THE killers of Aston shooting victims Charlene Ellis and Letisha Shakespeare are making a new bid for freedom after a European court ruling questioned the use of anonymous witnesses.
The case of Marcus Ellis and Rodrigo Simms is to be re-examined by the European Court of Human Rights, which could deem their original trial unfair – paving the way for a fresh appeal against their 2005 murder convictions, which saw them caged for life.
Defence lawyers claim they did not have a fair trial because a key witness – a convicted robber using the pseudonym Mark Brown – was allowed to give crucial evidence against them.
In an unprecedented move – which according to Ellis’ barrister defied ‘1,000 years of common law in this country’ – Mr Brown was allowed to testify behind a curtain and had his voice electronically distorted.
During the murder trial at Leicester Crown Court, the jury heard how Mr Brown was paid thousands of pounds in police payments to help protect him after he agreed to testify against the four men.
He was the only prosecution witness to name three of the four defendants as being the killers of Charlene, 18, and 17- year-old Letisha.
The innocent girls were shot dead outside a New Year’s party in Aston on January 2, 2003, in a botched revenge attack by members of the Burger Bar Boys.
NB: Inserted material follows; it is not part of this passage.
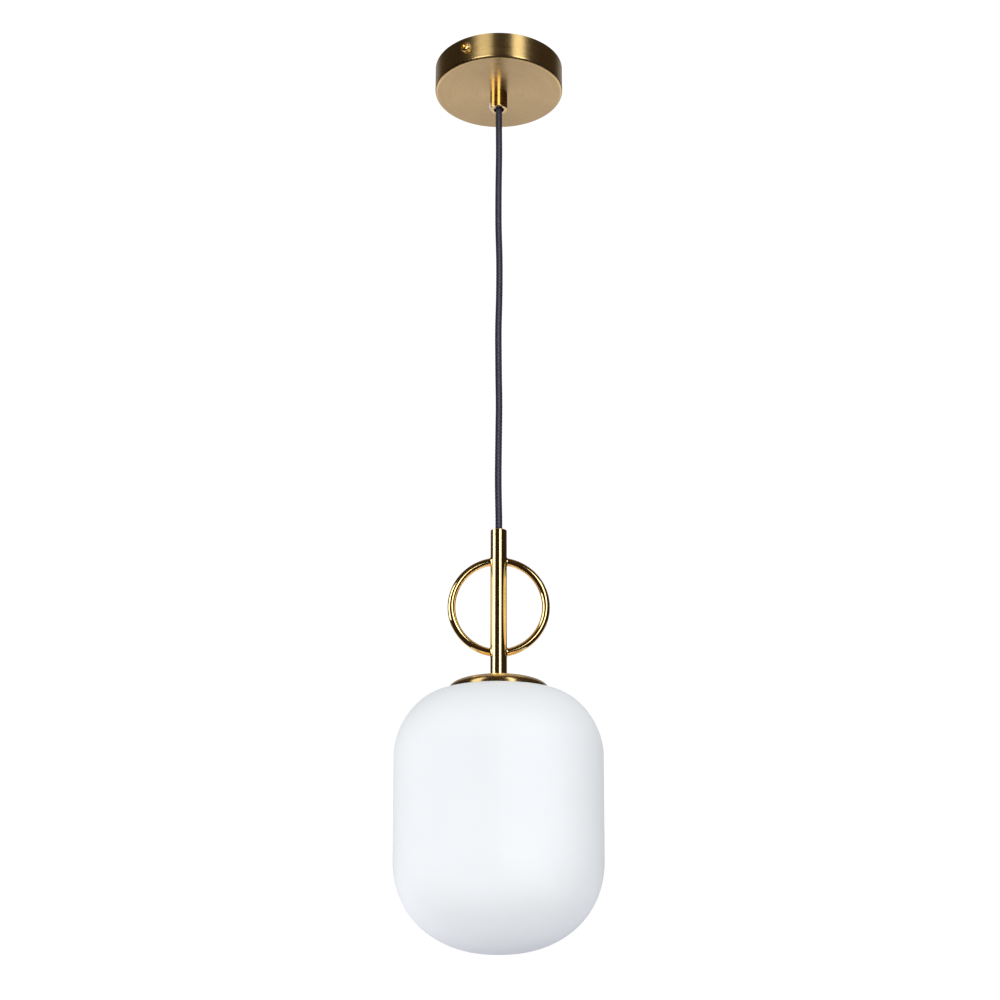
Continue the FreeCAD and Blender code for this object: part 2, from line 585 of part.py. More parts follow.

While they were standing outside with friends, the gang members drove by and fired a sub-machine gun, hitting both girls several times.
Charlene’s twin sister, Sophie, and their cousin Cheryl Shaw were also shot, but survived.
Gang members Nathan Martin, 26, Marcus Ellis, 24, Michael Gregory, 23, and 20-year-old Rodrigo Simms were all jailed for life after being convicted of murder and attempted murder.
An appeal by all four men was turned down at Woolwich Crown Court in 2006 and they were refused leave to appeal to the House of Lords.
But last month the Grand Chamber of the European Court of Human Rights, sitting in Strasbourg, made a decisive ruling on two other British cases involving anonymous witnesses.
The court agreed that the testimony of an anonymous witness could NOT be the ‘sole and decisive’ evidence to convict a defendant because the right to a fair trial may not be met.
Last night, Ellis and Simms’ solicitor Errol Robinson told the Birmingham Mail that the ruling had opened the way for a fresh appeal.
He said: “My clients’ convictions are a grave miscarriage of justice following one of the most unfair trials of modern times.
“If someone is accusing you of anything, let alone a matter of this gravity, you really ought to know who that person is so you can investigate the motives for that person giving evidence, so that there is a fair trial.